No One Wants to Almost Die
Rinnie told me that when Cyclone Uma pushed through in ’87, it took the roof off the school. Then there was the volcano in 2003, the earthquake of 2009.
“So you’ve rebuilt before!” I said, by way of silver linings.
Rinnie pushed her chin forward, turned a cheek to me and sighed. I heard the hurt in her voice in an instant.
“Well, yes,” she said, carefully. “But…” her voice trailed off.
Rinnie is too nice to say what she should have.
No one wants to almost die. No one wants to rebuild a school a dozen times. No one wants to hold onto to their children because the wind might take them away.
No one gets used to it. No one. Not ever.
6 Hours of Horror
An hour into this storm, the wind whipped the metal roof from the school’s thick wooden roofing beams. Once the roof went, the storm came inside. The beams collapsed. Then everything took flight.
Books, chairs, glass and roofing swirled and smashed from wall to wall, each item a dagger that could kill in an instant. The family crawled under a single desk, where only their heads and torsos would fit. They held onto the desk like a shield. The kids did not stop screaming.
As the family huddled together, they felt the cement wall behind them sway and buckle, knowing that if the wall came down, they would die. In the wind and darkness, in torrential rain, they held onto each other under the desk for more than 6 hours.
When the storm subsided, they walked out alive, but terrified. The trees were bare. The school was gone. The rich, green life they knew before was something in the past, a memory Abed and Frayline and the twins will soon forget.
Where Is the Aid?
No one died on Tongoa because no one got left behind. Everyone was looked after by village chiefs, pastors and school teachers like Richard and Rinnie. Neighbors grabbed neighbors. If a cyclone hit today, they’d have nowhere to hide.
Reports from the shelter “cluster,” an interagency working group, state that only 8,000 tarps in total have been distributed in Vanuatu. Although it’s been almost three weeks since the cyclone, only 50% of families who need a tarp now have one.
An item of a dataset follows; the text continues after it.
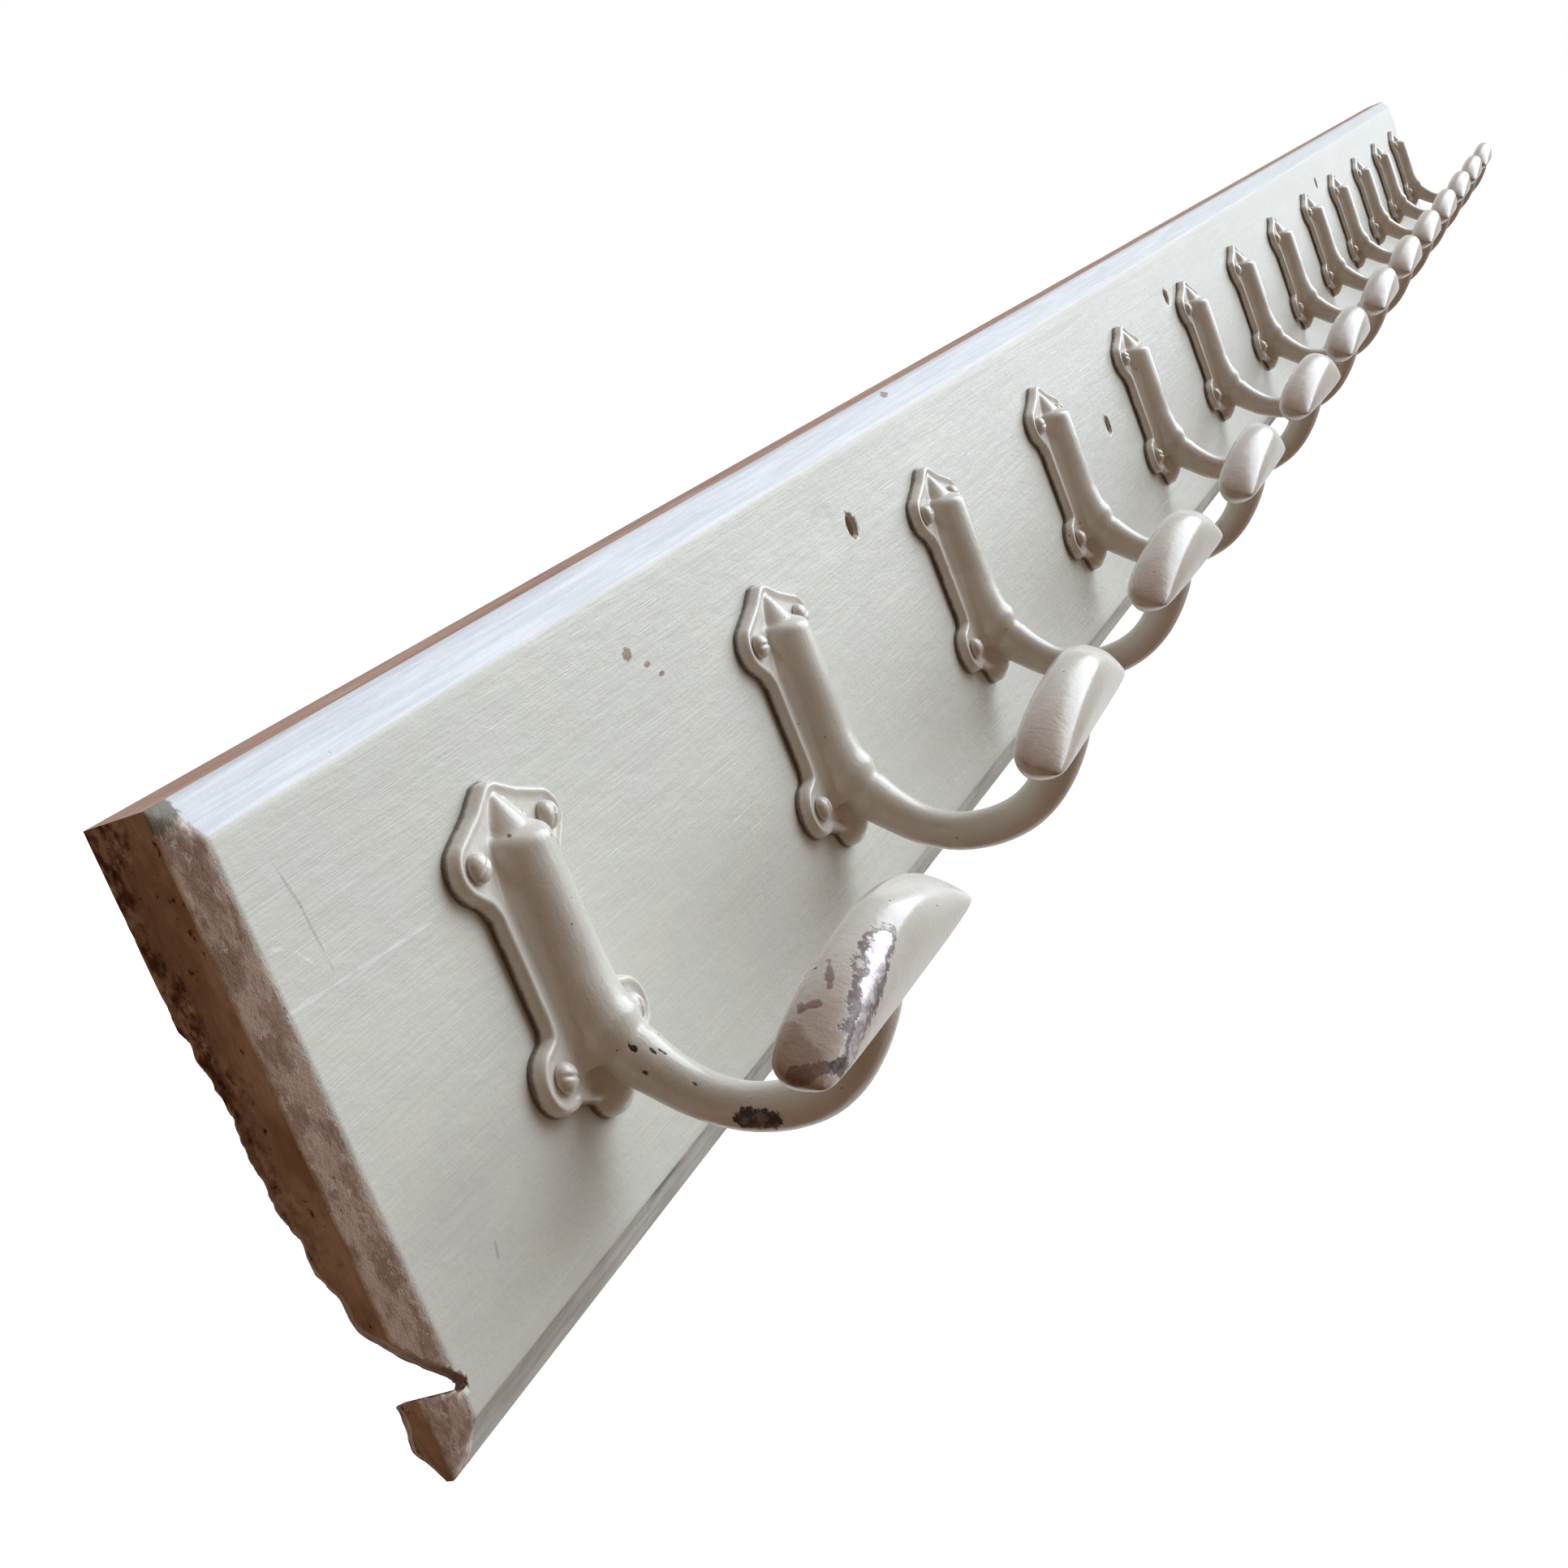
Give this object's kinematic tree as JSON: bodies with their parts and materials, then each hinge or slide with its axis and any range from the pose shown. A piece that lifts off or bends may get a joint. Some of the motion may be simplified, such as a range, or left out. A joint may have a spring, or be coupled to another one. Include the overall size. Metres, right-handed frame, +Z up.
{
  "type": "wall hook rack",
  "caption": "Long painted plank coat rack with chamfered edges and a row of cast-iron hooks, each ending in a wide half-moon tip and held by round-head wood screws.",
  "frame": {"origin": "middle of the board's back face, where it meets the wall", "axes": "+X along the board toward the picture's far end, -Y out of the wall into the room, +Z up"},
  "size_m": [2.476, 0.129, 0.166],
  "materials": {
    "board_paint": "softwood plank under worn gloss paint",
    "hook_paint": "cast iron under chipped gloss paint",
    "screw_paint": "steel round-head screws under gloss paint"
  },
  "bodies": {
    "root": {"board": "board_paint", "hook_01": "hook_paint", "hook_02": "hook_paint", "hook_03": "hook_paint", "hook_04": "hook_paint", "hook_05": "hook_paint", "hook_06": "hook_paint", "hook_07": "hook_paint", "hook_08": "hook_paint", "hook_09": "hook_paint", "hook_10": "hook_paint", "hook_11": "hook_paint", "hook_12": "hook_paint", "hook_13": "hook_paint", "screw_01_upper_left": "screw_paint", "screw_01_upper_right": "screw_paint", "screw_01_lower_left": "screw_paint", "screw_01_lower_right": "screw_paint", "screw_02_upper_left": "screw_paint", "screw_02_upper_right": "screw_paint", "screw_02_lower_left": "screw_paint", "screw_02_lower_right": "screw_paint", "screw_03_upper_left": "screw_paint", "screw_03_upper_right": "screw_paint", "screw_03_lower_left": "screw_paint", "screw_03_lower_right": "screw_paint", "screw_04_upper_left": "screw_paint", "screw_04_upper_right": "screw_paint", "screw_04_lower_left": "screw_paint", "screw_04_lower_right": "screw_paint", "screw_05_upper_left": "screw_paint", "screw_05_upper_right": "screw_paint", "screw_05_lower_left": "screw_paint", "screw_05_lower_right": "screw_paint", "screw_06_upper_left": "screw_paint", "screw_06_upper_right": "screw_paint", "screw_06_lower_left": "screw_paint", "screw_06_lower_right": "screw_paint", "screw_07_upper_left": "screw_paint", "screw_07_upper_right": "screw_paint", "screw_07_lower_left": "screw_paint", "screw_07_lower_right": "screw_paint", "screw_08_upper_left": "screw_paint", "screw_08_upper_right": "screw_paint", "screw_08_lower_left": "screw_paint", "screw_08_lower_right": "screw_paint", "screw_09_upper_left": "screw_paint", "screw_09_upper_right": "screw_paint", "screw_09_lower_left": "screw_paint", "screw_09_lower_right": "screw_paint", "screw_10_upper_left": "screw_paint", "screw_10_upper_right": "screw_paint", "screw_10_lower_left": "screw_paint", "screw_10_lower_right": "screw_paint", "screw_11_upper_left": "screw_paint", "screw_11_upper_right": "screw_paint", "screw_11_lower_left": "screw_paint", "screw_11_lower_right": "screw_paint"}
  },
  "joints": []
}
But tarps won’t meet the real shelter and water needs of the islands. People on Tongoa have run out of emergency water supplies and desperately need roofs on their houses with gutters, so they can collect rainwater before the dry season starts next month.
There are boats, planes and helicopters ready to go. In the capital city Port Vila, the local hardware stores are stocked and have been for weeks. Vanuatu is a quick, cheap plane ride from Australia and New Zealand. A flight from the capital to Tongoa can be chartered for $700.
Ask most aid people what the problem is and they are quick to blame the government. But in fact, none of the big international groups have even tried to purchase lumber, tin for roofs or piping for gutters. The cargo ship I took to Tongoa was mostly empty.
Surveying the Wreckage
This week, the government of Vanuatu requested that schools restart classes. To this, Rinnie and Richard both scoff, albeit gently, which is their way.
As we walked together through Lumbukuti, we grew silent in the wreckage. The soft trees, the vulnerable ones, went first. Mango trees and bananas, mandarin trees and papaya. We stopped to watch the sun set on brown hills.
“What do you think of the situation of Tongoa?” Richard asked.
“It’s bad,” I said. “But what do you think?”
“It’s very bad,” he told me.
If Richard and Rinnie seem kind and soft spoken, it isn’t because they are accustomed to harsh conditions, just the opposite. They are teachers and parents, first. They aren’t world weary or cynical. They aren’t angry people. Not yet.